We created this Tangy Mandarin Sorbet when we needed a refreshing finish to a rich French meal. It cleanses the palate without weighing you down. It’s also easy to make, budget-friendly, and fits many dietary requirements.
Enjoy tangy mandarin sorbet as a dessert, or as a cool, fruity treat on a hot day.
Tangy Mandarin Sorbet goes with …
Although we served this sorbet to finish a French dinner menu, it pairs especially well with Asian flavours. Try matching our tangy mandarin sorbet with Chinese food, such as our easy fried rice. It also provides cool relief after an Indian-inspired dish such as our chicken curry with greens.
Citrus is also popular in middle-eastern cuisine. Although middle-eastern dishes lean more towards oranges and lemons, why not try something different and use mandarin instead? Try serving our sorbet after a rich and spicy lamb tagine. Come to think of it, there are not many meals that this dessert would clash with.
Sorbet is super easy to make, and can be made days ahead of your event and stored in the freezer. When we host dinner parties, we always look for at least one element of the menu that can be prepared in advance. Having something that we can just pull out of the fridge or freezer when we are ready to serve gives us more time to spend with our guests. It also gives us more prep time for other dishes on the menu.
We could have used oranges, lemons or limes for this recipe, but mandarins were in season at the time we created it, so they were plentiful, cheap and full of flavour. Always use seasonal produce when possible. It will save you money, and the produce will be at its best both in flavour and nutrients. It also reduces your carbon footprint because the produce won’t have to travel from a different seasonal zone.
Speak to the vendors at your local market and ask them what’s in season and what’s good right now. Follow your local market on social media, or sign up to their newsletter to stay up-to-date with what’s in season. If you happen to be in Melbourne like we are, check out the The Queen Victoria Market’s website.
Tangy Mandarin Sorbet
- Ice Cream Churn
- 2 x 8cm pieces mandarin peel thinly skinned to minimise pith
- ¾ cup sugar
- 1 cup water
- 2½ cups mandarin juice
- 4 TBS lime juice
- grated zest of one mandarin
- Place mandarin peel, sugar and water in a saucepan and stir while bringing to the boil. When sugar is dissolved and syrup is boiling, reduce heat and simmer 5 minutes. Remove from heat and allow to cool.
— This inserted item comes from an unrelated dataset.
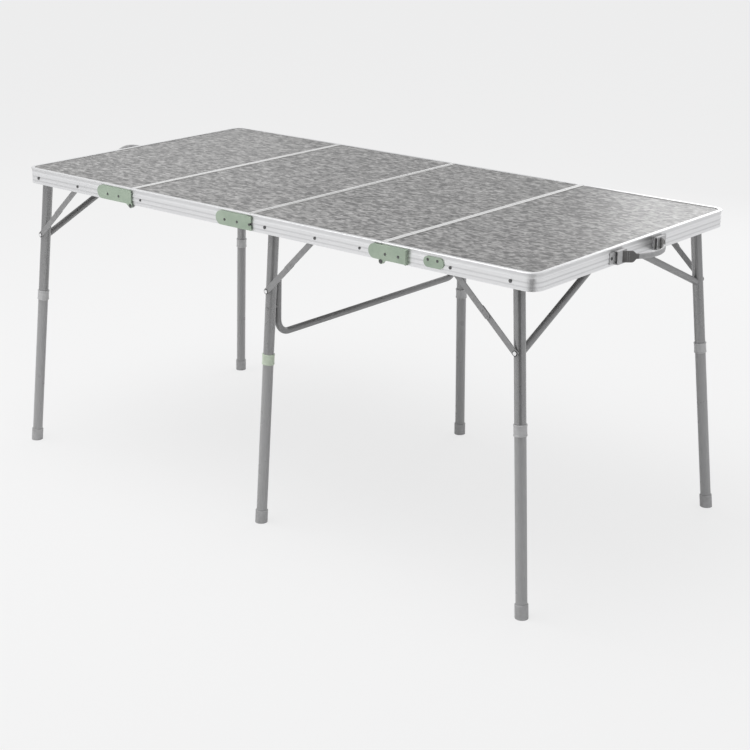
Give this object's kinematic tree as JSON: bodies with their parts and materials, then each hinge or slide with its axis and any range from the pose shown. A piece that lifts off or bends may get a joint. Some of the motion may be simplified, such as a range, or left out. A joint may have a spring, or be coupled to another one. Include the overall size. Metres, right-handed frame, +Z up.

- Remove peel and stir sugar syrup into mixed citrus juice. Add grated mandarin zest, and refrigerate until completely cold (overnight if possible).
- Place 1½ litre-capacity empty glass or ceramic container in the freezer.
- Pour sorbet mix into ice-cream churn and mix for 15 to 20 minutes. Scrape sorbet into your chilled container, smooth surface with a spoon, and return to the freezer to freeze hard.
- When ready to serve, remove sorbet from freezer and place serving bowls or glasses in the freezer to chill. Allow sorbet to sit at room temperature for 10 minutes before scooping into chilled serving glasses or bowls. Serve immediately with mandarin segments and sprigs of mint if you like.